Le statut spécifique de La Réunion à défendre

Margie Sudre a enfin insisté sur « la clause passerelle » qui permet aux DOM de sortir du statut de RUP (Région Ultrapériphérique) et, à l’inverse, d’intégrer les collectivités d’Outre-mer, dont Mayotte, aux RUP. Reste à savoir si cet élément du traité constitue une menace pour le développement de La Réunion, si elle ne préfigure pas une perte des avantages des aides financières accordés par l’Europe.
La Réunion a atteint les 60% du PIB moyen européen, alors que les nouveaux pays comme la Pologne ne sont encore qu’à 25% de la richesse européenne. C’est dans ce contexte, fait remarquer Margie Sudre, que La Réunion devra se défendre. « Je m’engage à faire en sorte que soit consolidée notre situation, a déclaré la députée européenne. Nous sommes peu nombreux, nos demandes sont infimes et vitales pour nous. La Réunion a des handicaps permanents, alors que les nouveaux pays vont à un moment ou un autre s’intégrer ».
A partir du mois de juillet, la France est présidente pour 6 mois de l’Union Européenne. La France a défini 4 domaines d’intervention : l’immigration, l’énergie, l’environnement et la défense.

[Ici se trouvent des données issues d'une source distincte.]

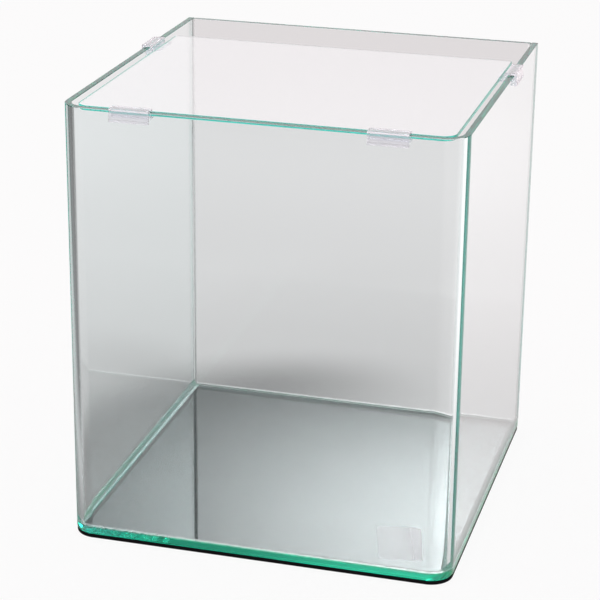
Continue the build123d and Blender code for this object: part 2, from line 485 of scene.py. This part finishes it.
# %% Glue flecks
def glue_flecks(tree):
    """Small flecks of glue along the left end of the front edge: a mask and its relief."""
    place = put(tree, "ShaderNodeTexCoord").outputs["Object"]
    x, y, z = put(tree, "ShaderNodeSeparateXYZ", {0: place}).outputs
    waver = put(tree, "ShaderNodeTexNoise", {"Vector": place, "Scale": 420.0, "Detail": 2.0}).outputs["Fac"]
    leaning = scaled_sum(tree, x, (z, -0.5))
    row = put(tree, "ShaderNodeTexVoronoi", {"W": leaning, "Scale": 118.0, "Randomness": 0.55},
              voronoi_dimensions="1D")
    spots = ramp(tree, scaled_sum(tree, row.outputs["Distance"], (waver, 0.5)), 0.52, 0.40)
    stretch = times(tree, ramp(tree, x, -0.066, -0.070), ramp(tree, x, -0.1395, -0.1380))
    edge = times(tree, ramp(tree, y, -0.1490, -0.1496), ramp(tree, z, 0.0046, 0.0056))
    mask = times(tree, spots, times(tree, stretch, edge))
    return mask, times(tree, mask, waver)


print("glue flecks ready")

# %% [markdown]
# Five clear materials differ only in their numbers. The three panes of glass are nearly alike, and only the
# bottom pane has the flecks. The silicone is a dense, faintly grey clear. The clips' plastic lets a little
# less light in than the others and scatters the rest.

# %% Clear materials
wall_glass = clear_material(
    "wall_glass", GLASS_IOR, depth_colour=(0.04, 0.91, 0.87, 1), density=12.0,
    streak_scale=16, streak_roughness=0.010)
base_glass = clear_material(
    "base_glass", GLASS_IOR, depth_colour=(0.02, 0.94, 0.82, 1), density=13.0,
    streak_scale=16, streak_roughness=0.012, flecks=glue_flecks)
cover_pane_glass = clear_material(
    "cover_pane_glass", GLASS_IOR, depth_colour=(0.04, 0.90, 0.84, 1), density=11.5,
    streak_scale=20, streak_roughness=0.014, dust_amount=0.2)
seam_silicone = clear_material(
    "seam_silicone", SILICONE_IOR, depth_colour=(0.82, 0.80, 0.81, 1), density=150,
    streak_scale=120, streak_roughness=0.05, base_roughness=0.17, dust_amount=0.2, bump=0.2)
hook_plastic = clear_material(
    "hook_plastic", PLASTIC_IOR, depth_colour=(0.86, 0.92, 0.97, 1), density=8,
    streak_scale=90, streak_roughness=0.03, base_roughness=0.005, dust_amount=0.15, bump=0.05,
    clear=0.86, milk=(0.93, 0.93, 0.97, 1))
print("clear materials:", wall_glass.name, base_glass.name, cover_pane_glass.name, seam_silicone.name,
      hook_plastic.name)

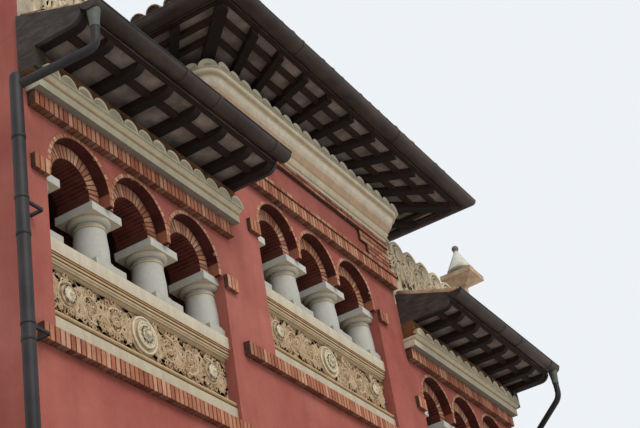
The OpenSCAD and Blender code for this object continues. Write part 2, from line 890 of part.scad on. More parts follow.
// An urn on a thin stem, with a square slab under its round body and a ball on its pointed lid
module urn() {
    low = urn_slab_heights;
    slab = [[-urn_stem, low[0]], [urn_stem, low[0]], [urn_slab, low[1]], [urn_slab, low[2]],
        [-urn_slab, low[2]], [-urn_slab, low[1]]];
    rotate_extrude() polygon([[0, -cut], [urn_foot, -cut], [urn_foot, 40], [urn_stem, 100],
        [urn_stem, low[2]], [urn_drum[0], low[2]], urn_drum, urn_lid_top, [0, urn_lid_top[1]]]);
    intersection() {
        run_x(slab, -far, far);
        run_y(slab, -far, far);
    }
    translate([0, 0, urn_lid_top[1] + 0.9 * ball_radius]) sphere(r = ball_radius);
}

translate([0, plan_shift, 0]) {
    wall_left();
    wall_tower();
    wall_right();
    party_walls();
    back_wall();
    tower_side_walls();
    gallery_floors();
    upper_decks();
    arch_rings();
    arch_orders_left();
    arch_orders_tower();
    arch_orders_right();
    columns_left();
    columns_tower();
    columns_right();
    parapet_left();
    parapet_tower();
    parapet_right();
    carved_panels();
    brick_base_courses();
    brick_upper_courses();
    impost_blocks();
    tower_string();
    tower_quoins();
    tower_top_course();
    side_cornices();
    tower_cornice();
    tile_row_sides();
    tile_row_tower();
    wall_plates();
    rafters_left();
    rafters_tower();
    rafters_right();
    verge_boards();
    eave_battens();
    eave_boards_sides();
    eave_boards_tower();
    side_roofs();
    tower_roof();
    gutters_sides();
    gutter_tower();
    downpipes();
    cresting();
    pinnacles();
}
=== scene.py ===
"""Looks of a house's top-storey front: brick, render, stone, timber, tile and metal round its solids."""

import functools
import logging
import math
import random
from collections.abc import Callable, Iterator, Sequence
from contextlib import contextmanager
from dataclasses import dataclass, field
from enum import Enum

import bmesh
import bpy
from mathutils import Matrix, Vector


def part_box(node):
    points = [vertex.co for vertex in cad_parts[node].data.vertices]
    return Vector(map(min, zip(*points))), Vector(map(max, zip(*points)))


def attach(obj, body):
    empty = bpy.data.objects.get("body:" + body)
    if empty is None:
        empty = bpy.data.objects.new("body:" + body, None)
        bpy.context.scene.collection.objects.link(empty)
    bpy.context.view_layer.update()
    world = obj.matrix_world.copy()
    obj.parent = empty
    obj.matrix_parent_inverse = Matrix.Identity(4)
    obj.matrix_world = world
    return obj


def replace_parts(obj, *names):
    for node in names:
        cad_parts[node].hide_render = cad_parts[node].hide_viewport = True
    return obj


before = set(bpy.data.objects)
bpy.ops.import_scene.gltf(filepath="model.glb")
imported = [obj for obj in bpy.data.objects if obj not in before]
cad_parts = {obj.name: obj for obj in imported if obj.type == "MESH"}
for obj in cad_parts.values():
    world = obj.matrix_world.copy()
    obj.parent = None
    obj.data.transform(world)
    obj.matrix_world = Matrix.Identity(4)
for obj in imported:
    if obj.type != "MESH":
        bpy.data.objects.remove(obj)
log = logging.getLogger("gallery_front")

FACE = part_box("wall_tower")[0].y
ROOT = "root"
PLAIN = 0.5
CORNER_INSET = 0.001
MIX_FACTOR, MIX_A, MIX_B, MIX_OUT = 0, 6, 7, 2
LOW_IN, HIGH_IN, LOW_OUT, HIGH_OUT = 1, 2, 3, 4
UPRIGHT = Matrix(((1, 0, 0, 0), (0, 0, -1, 0), (0, 1, 0, 0), (0, 0, 0, 1)))
Tree = bpy.types.NodeTree
Socket = bpy.types.NodeSocket
Piece = bpy.types.Object
Box = tuple[Vector, Vector]
Place = tuple[Matrix, float]
Pair = tuple[float, float]
Triple = tuple[float, float, float]
Bands = tuple[tuple[float, str], ...]


class Side(Enum):
    """The three bays, by their hand seen from the street."""

    LEFT = -1
    TOWER = 0
    RIGHT = 1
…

Au programme de la présidence, Margie Sudre cite ainsi la création d’un pacte européen de refus de toute régularisation massive des clandestins, pour éviter ce que l’Espagne a fait (800.000 régularisations). Pour les besoins en énergie, la France va proposer de reconsidérer la question du nucléaire, car « les nouvelles centrales produisent moins de CO2 et de déchets ». La présidence française pourrait aussi se démarquer en proposant une fiscalité écologique, afin de produire des voitures moins polluantes. Ambition difficile, car « les producteurs de grosses cylindrées comme l’Allemagne sont réticents », précise la députée européenne. Enfin, la France va demander à l’ensemble des pays de l’Union Européenne de participer avec elle, avec la Grande-Bretagne et l’Italie, à la défense extérieure.